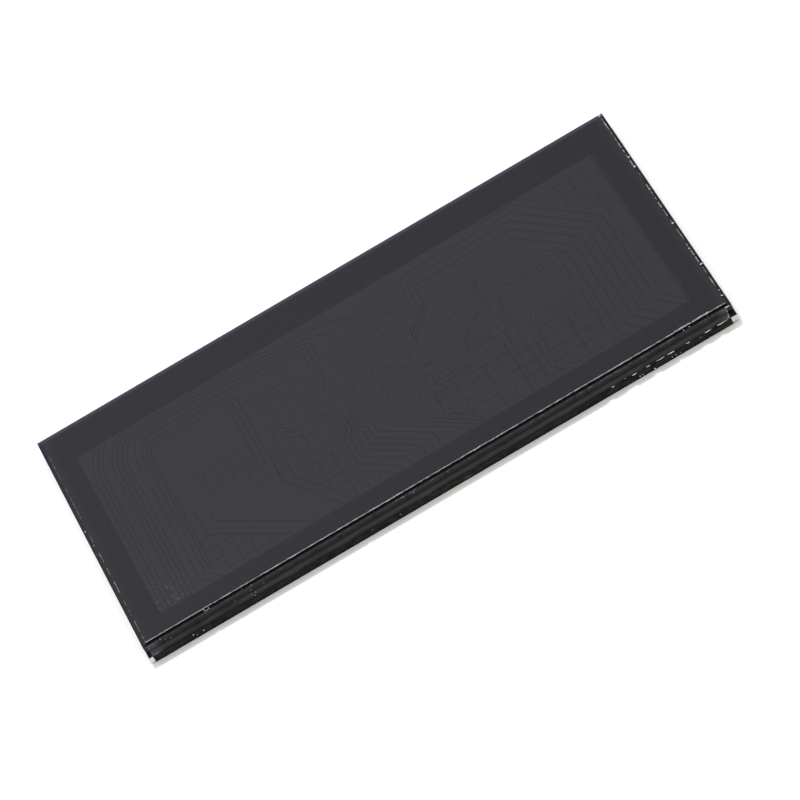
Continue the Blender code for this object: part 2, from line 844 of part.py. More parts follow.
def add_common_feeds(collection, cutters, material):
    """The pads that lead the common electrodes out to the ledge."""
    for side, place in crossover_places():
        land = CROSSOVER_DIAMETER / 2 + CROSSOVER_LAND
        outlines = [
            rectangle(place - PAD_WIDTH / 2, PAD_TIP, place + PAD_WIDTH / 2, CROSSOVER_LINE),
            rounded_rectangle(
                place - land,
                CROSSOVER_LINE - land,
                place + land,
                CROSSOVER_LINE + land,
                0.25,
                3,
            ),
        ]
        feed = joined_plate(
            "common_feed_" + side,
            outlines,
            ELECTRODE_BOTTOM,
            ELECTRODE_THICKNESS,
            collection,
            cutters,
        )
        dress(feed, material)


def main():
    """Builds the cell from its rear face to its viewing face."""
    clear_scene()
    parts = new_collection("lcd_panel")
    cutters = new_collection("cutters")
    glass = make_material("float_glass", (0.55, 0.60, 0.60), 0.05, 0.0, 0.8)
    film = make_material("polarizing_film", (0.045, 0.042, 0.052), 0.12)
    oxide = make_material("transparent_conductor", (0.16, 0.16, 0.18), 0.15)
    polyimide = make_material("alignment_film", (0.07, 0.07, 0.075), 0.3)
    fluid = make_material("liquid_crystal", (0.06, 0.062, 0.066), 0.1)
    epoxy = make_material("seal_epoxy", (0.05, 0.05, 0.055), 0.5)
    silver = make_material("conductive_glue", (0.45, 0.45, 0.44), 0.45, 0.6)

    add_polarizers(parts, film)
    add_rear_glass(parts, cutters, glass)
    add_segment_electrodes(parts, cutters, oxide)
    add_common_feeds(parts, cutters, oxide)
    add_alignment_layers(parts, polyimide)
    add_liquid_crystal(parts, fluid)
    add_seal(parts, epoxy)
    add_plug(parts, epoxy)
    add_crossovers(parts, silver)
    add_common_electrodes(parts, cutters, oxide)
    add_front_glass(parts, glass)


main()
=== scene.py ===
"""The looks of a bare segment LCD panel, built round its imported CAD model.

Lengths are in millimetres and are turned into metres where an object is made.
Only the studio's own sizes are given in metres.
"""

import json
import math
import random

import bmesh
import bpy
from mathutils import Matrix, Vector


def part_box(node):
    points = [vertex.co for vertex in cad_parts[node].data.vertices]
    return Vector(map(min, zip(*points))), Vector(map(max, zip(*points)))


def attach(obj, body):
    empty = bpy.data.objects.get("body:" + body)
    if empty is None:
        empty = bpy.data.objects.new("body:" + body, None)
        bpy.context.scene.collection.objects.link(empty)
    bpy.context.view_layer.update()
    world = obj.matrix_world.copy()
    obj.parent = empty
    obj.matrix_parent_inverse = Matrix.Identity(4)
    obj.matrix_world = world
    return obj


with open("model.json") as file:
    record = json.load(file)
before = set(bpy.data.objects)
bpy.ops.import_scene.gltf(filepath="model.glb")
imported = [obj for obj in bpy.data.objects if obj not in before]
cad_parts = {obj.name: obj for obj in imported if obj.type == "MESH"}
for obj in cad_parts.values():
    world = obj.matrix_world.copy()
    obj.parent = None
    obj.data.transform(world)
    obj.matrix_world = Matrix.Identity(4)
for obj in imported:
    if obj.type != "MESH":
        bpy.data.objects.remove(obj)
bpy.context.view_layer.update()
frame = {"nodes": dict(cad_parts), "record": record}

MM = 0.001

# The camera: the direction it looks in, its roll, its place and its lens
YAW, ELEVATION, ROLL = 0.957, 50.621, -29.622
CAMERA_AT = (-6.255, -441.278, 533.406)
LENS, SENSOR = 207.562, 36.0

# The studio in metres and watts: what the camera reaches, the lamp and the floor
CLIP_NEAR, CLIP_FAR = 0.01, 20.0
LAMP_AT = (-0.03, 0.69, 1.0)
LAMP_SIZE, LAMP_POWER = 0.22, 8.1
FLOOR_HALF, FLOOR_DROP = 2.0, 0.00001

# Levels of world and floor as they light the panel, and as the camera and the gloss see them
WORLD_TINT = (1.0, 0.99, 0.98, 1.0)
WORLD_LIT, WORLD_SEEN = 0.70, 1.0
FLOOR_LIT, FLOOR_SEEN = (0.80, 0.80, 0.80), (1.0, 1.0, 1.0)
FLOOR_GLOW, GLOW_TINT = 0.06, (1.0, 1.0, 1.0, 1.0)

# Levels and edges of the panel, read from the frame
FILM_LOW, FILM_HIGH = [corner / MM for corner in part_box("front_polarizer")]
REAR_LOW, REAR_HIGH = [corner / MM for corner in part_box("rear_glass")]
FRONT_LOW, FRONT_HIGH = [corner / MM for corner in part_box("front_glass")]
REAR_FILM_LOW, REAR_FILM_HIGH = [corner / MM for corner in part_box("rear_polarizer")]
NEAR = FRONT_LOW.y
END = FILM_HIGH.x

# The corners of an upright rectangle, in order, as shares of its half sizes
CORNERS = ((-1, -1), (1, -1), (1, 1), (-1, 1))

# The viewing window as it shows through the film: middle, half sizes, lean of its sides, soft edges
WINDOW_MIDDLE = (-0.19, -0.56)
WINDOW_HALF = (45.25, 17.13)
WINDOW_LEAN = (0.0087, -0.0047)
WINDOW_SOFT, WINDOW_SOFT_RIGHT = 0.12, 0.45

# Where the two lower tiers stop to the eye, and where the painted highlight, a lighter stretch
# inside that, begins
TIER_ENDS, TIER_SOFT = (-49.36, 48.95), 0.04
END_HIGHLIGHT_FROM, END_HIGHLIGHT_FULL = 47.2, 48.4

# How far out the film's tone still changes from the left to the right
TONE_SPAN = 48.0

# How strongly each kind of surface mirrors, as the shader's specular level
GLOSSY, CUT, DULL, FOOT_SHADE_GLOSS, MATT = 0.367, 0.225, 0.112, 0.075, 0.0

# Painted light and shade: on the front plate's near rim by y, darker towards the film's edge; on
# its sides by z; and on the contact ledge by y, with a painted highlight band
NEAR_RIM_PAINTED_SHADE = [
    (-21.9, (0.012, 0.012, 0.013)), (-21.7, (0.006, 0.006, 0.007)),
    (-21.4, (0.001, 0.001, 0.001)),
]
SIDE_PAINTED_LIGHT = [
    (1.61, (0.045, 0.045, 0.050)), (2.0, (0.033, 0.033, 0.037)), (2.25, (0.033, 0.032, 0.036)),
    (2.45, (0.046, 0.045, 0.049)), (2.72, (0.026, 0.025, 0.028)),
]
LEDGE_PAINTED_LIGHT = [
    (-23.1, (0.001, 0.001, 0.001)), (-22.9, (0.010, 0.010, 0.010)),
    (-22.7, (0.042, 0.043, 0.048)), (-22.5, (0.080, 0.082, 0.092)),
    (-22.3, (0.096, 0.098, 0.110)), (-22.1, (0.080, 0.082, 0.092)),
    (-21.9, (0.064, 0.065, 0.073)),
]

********

OBJECTIVE: All of the data must be returned exactly.

SOLUTION FOR THIS EXERCISE:
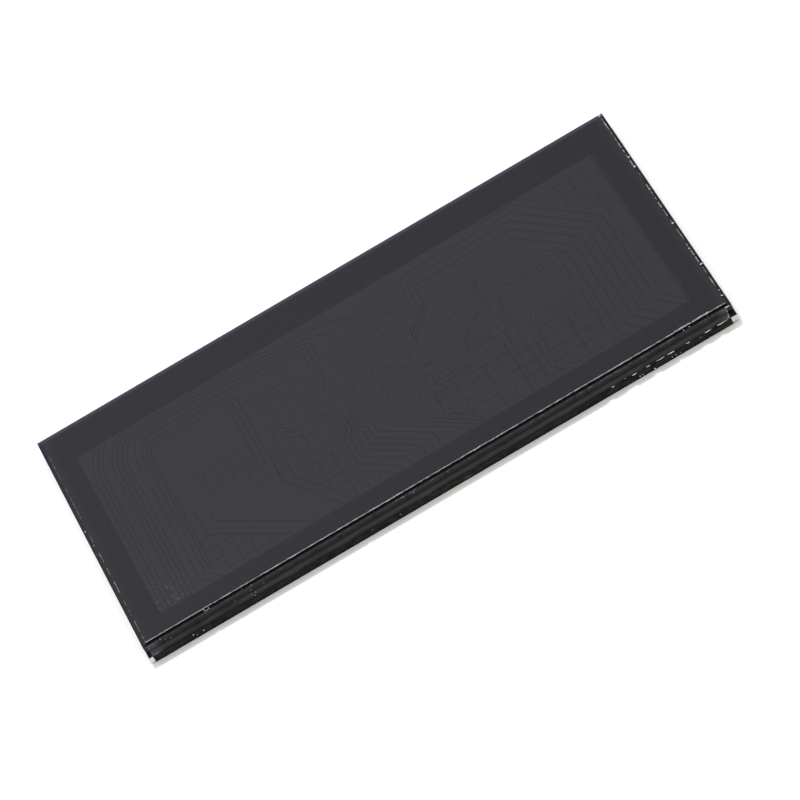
Continue the Blender code for this object: part 2, from line 844 of part.py. More parts follow.
def add_common_feeds(collection, cutters, material):
    """The pads that lead the common electrodes out to the ledge."""
    for side, place in crossover_places():
        land = CROSSOVER_DIAMETER / 2 + CROSSOVER_LAND
        outlines = [
            rectangle(place - PAD_WIDTH / 2, PAD_TIP, place + PAD_WIDTH / 2, CROSSOVER_LINE),
            rounded_rectangle(
                place - land,
                CROSSOVER_LINE - land,
                place + land,
                CROSSOVER_LINE + land,
                0.25,
                3,
            ),
        ]
        feed = joined_plate(
            "common_feed_" + side,
            outlines,
            ELECTRODE_BOTTOM,
            ELECTRODE_THICKNESS,
            collection,
            cutters,
        )
        dress(feed, material)


def main():
    """Builds the cell from its rear face to its viewing face."""
    clear_scene()
    parts = new_collection("lcd_panel")
    cutters = new_collection("cutters")
    glass = make_material("float_glass", (0.55, 0.60, 0.60), 0.05, 0.0, 0.8)
    film = make_material("polarizing_film", (0.045, 0.042, 0.052), 0.12)
    oxide = make_material("transparent_conductor", (0.16, 0.16, 0.18), 0.15)
    polyimide = make_material("alignment_film", (0.07, 0.07, 0.075), 0.3)
    fluid = make_material("liquid_crystal", (0.06, 0.062, 0.066), 0.1)
    epoxy = make_material("seal_epoxy", (0.05, 0.05, 0.055), 0.5)
    silver = make_material("conductive_glue", (0.45, 0.45, 0.44), 0.45, 0.6)

    add_polarizers(parts, film)
    add_rear_glass(parts, cutters, glass)
    add_segment_electrodes(parts, cutters, oxide)
    add_common_feeds(parts, cutters, oxide)
    add_alignment_layers(parts, polyimide)
    add_liquid_crystal(parts, fluid)
    add_seal(parts, epoxy)
    add_plug(parts, epoxy)
    add_crossovers(parts, silver)
    add_common_electrodes(parts, cutters, oxide)
    add_front_glass(parts, glass)


main()
=== scene.py ===
"""The looks of a bare segment LCD panel, built round its imported CAD model.

Lengths are in millimetres and are turned into metres where an object is made.
Only the studio's own sizes are given in metres.
"""

import json
import math
import random

import bmesh
import bpy
from mathutils import Matrix, Vector


def part_box(node):
    points = [vertex.co for vertex in cad_parts[node].data.vertices]
    return Vector(map(min, zip(*points))), Vector(map(max, zip(*points)))


def attach(obj, body):
    empty = bpy.data.objects.get("body:" + body)
    if empty is None:
        empty = bpy.data.objects.new("body:" + body, None)
        bpy.context.scene.collection.objects.link(empty)
    bpy.context.view_layer.update()
    world = obj.matrix_world.copy()
    obj.parent = empty
    obj.matrix_parent_inverse = Matrix.Identity(4)
    obj.matrix_world = world
    return obj


with open("model.json") as file:
    record = json.load(file)
before = set(bpy.data.objects)
bpy.ops.import_scene.gltf(filepath="model.glb")
imported = [obj for obj in bpy.data.objects if obj not in before]
cad_parts = {obj.name: obj for obj in imported if obj.type == "MESH"}
for obj in cad_parts.values():
    world = obj.matrix_world.copy()
    obj.parent = None
    obj.data.transform(world)
    obj.matrix_world = Matrix.Identity(4)
for obj in imported:
    if obj.type != "MESH":
        bpy.data.objects.remove(obj)
bpy.context.view_layer.update()
frame = {"nodes": dict(cad_parts), "record": record}

MM = 0.001

# The camera: the direction it looks in, its roll, its place and its lens
YAW, ELEVATION, ROLL = 0.957, 50.621, -29.622
CAMERA_AT = (-6.255, -441.278, 533.406)
LENS, SENSOR = 207.562, 36.0

# The studio in metres and watts: what the camera reaches, the lamp and the floor
CLIP_NEAR, CLIP_FAR = 0.01, 20.0
LAMP_AT = (-0.03, 0.69, 1.0)
LAMP_SIZE, LAMP_POWER = 0.22, 8.1
FLOOR_HALF, FLOOR_DROP = 2.0, 0.00001

# Levels of world and floor as they light the panel, and as the camera and the gloss see them
WORLD_TINT = (1.0, 0.99, 0.98, 1.0)
WORLD_LIT, WORLD_SEEN = 0.70, 1.0
FLOOR_LIT, FLOOR_SEEN = (0.80, 0.80, 0.80), (1.0, 1.0, 1.0)
FLOOR_GLOW, GLOW_TINT = 0.06, (1.0, 1.0, 1.0, 1.0)

# Levels and edges of the panel, read from the frame
FILM_LOW, FILM_HIGH = [corner / MM for corner in part_box("front_polarizer")]
REAR_LOW, REAR_HIGH = [corner / MM for corner in part_box("rear_glass")]
FRONT_LOW, FRONT_HIGH = [corner / MM for corner in part_box("front_glass")]
REAR_FILM_LOW, REAR_FILM_HIGH = [corner / MM for corner in part_box("rear_polarizer")]
NEAR = FRONT_LOW.y
END = FILM_HIGH.x

# The corners of an upright rectangle, in order, as shares of its half sizes
CORNERS = ((-1, -1), (1, -1), (1, 1), (-1, 1))

# The viewing window as it shows through the film: middle, half sizes, lean of its sides, soft edges
WINDOW_MIDDLE = (-0.19, -0.56)
WINDOW_HALF = (45.25, 17.13)
WINDOW_LEAN = (0.0087, -0.0047)
WINDOW_SOFT, WINDOW_SOFT_RIGHT = 0.12, 0.45

# Where the two lower tiers stop to the eye, and where the painted highlight, a lighter stretch
# inside that, begins
TIER_ENDS, TIER_SOFT = (-49.36, 48.95), 0.04
END_HIGHLIGHT_FROM, END_HIGHLIGHT_FULL = 47.2, 48.4

# How far out the film's tone still changes from the left to the right
TONE_SPAN = 48.0

# How strongly each kind of surface mirrors, as the shader's specular level
GLOSSY, CUT, DULL, FOOT_SHADE_GLOSS, MATT = 0.367, 0.225, 0.112, 0.075, 0.0

# Painted light and shade: on the front plate's near rim by y, darker towards the film's edge; on
# its sides by z; and on the contact ledge by y, with a painted highlight band
NEAR_RIM_PAINTED_SHADE = [
    (-21.9, (0.012, 0.012, 0.013)), (-21.7, (0.006, 0.006, 0.007)),
    (-21.4, (0.001, 0.001, 0.001)),
]
SIDE_PAINTED_LIGHT = [
    (1.61, (0.045, 0.045, 0.050)), (2.0, (0.033, 0.033, 0.037)), (2.25, (0.033, 0.032, 0.036)),
    (2.45, (0.046, 0.045, 0.049)), (2.72, (0.026, 0.025, 0.028)),
]
LEDGE_PAINTED_LIGHT = [
    (-23.1, (0.001, 0.001, 0.001)), (-22.9, (0.010, 0.010, 0.010)),
    (-22.7, (0.042, 0.043, 0.048)), (-22.5, (0.080, 0.082, 0.092)),
    (-22.3, (0.096, 0.098, 0.110)), (-22.1, (0.080, 0.082, 0.092)),
    (-21.9, (0.064, 0.065, 0.073)),
]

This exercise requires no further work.